Ingredients:
- 1 cup Rice
- ½ cup Split green grams (Moong Dal)
- 1 Onion, finely chopped
- 4½ cups water
- 2-3 table spoon oil
- ¼ tsp Mustard Seeds
- ¼ teaspoon Cumin Seeds
- 2 Cloves
- 1 Cinnamon stick
- 1 Bay Leaf
- 2 Black Peppercorns
- 1 teaspoon ginger garlic paste
- ½ teaspoon Red Chilli Powder
- ¼ teaspoon turmeric powder
- ¼ teaspoon asafoeida
- ½ teaspoon cumin powder
- ½ teaspoon coriander powder
- 1 teaspoon jaggery
- 1 tablespoon yogurt
- 2 tablespoon butter (ghee)
- Salt as per taste
For garnishing:
- Chopped cilantro
- Grated coconut
Method:
- Mix and wash rice and split green grams in water. Drain and keep aside.
- Heat oil in a pressure cooker or in a pan. Add mustard seeds and let them crackle. Add cumin seeds, cloves, cinnamon, bay leaf, black peppercorn. Sauté for a minute.

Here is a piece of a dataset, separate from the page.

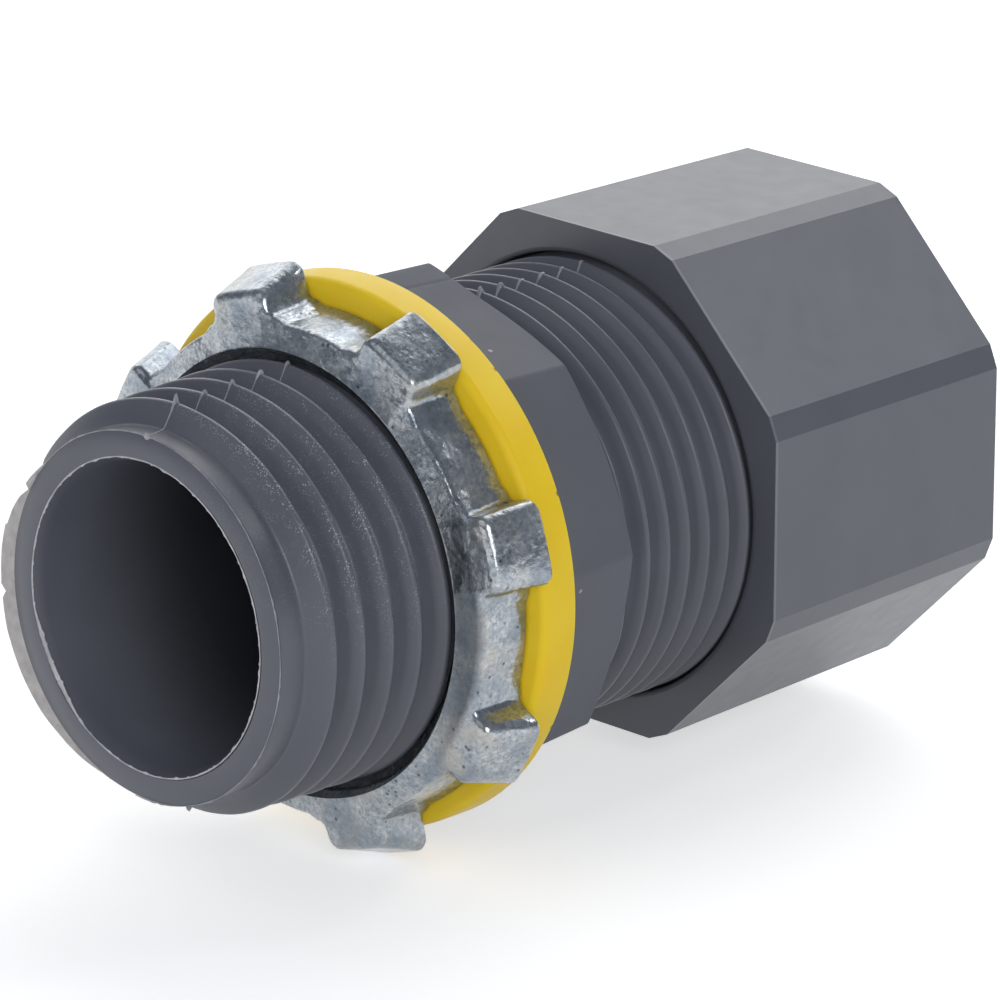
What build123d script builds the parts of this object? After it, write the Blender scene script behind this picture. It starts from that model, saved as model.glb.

- Add ginger garlic paste, chopped onion and sauté until onion turns light brown.
- Add asafoeida and turmeric powder.
- Add drained rice and sauté for 1 minute.
- Add cumin powder, coriander powder, red chilli powder, jaggery, yogurt and salt.
- Add boiling water to it and pressure cook for 2 whistles. Open the lid add ghee and again cover it for few more mins.
- Transfer masala khichdi to a serving bowl and serve it with raita and papad.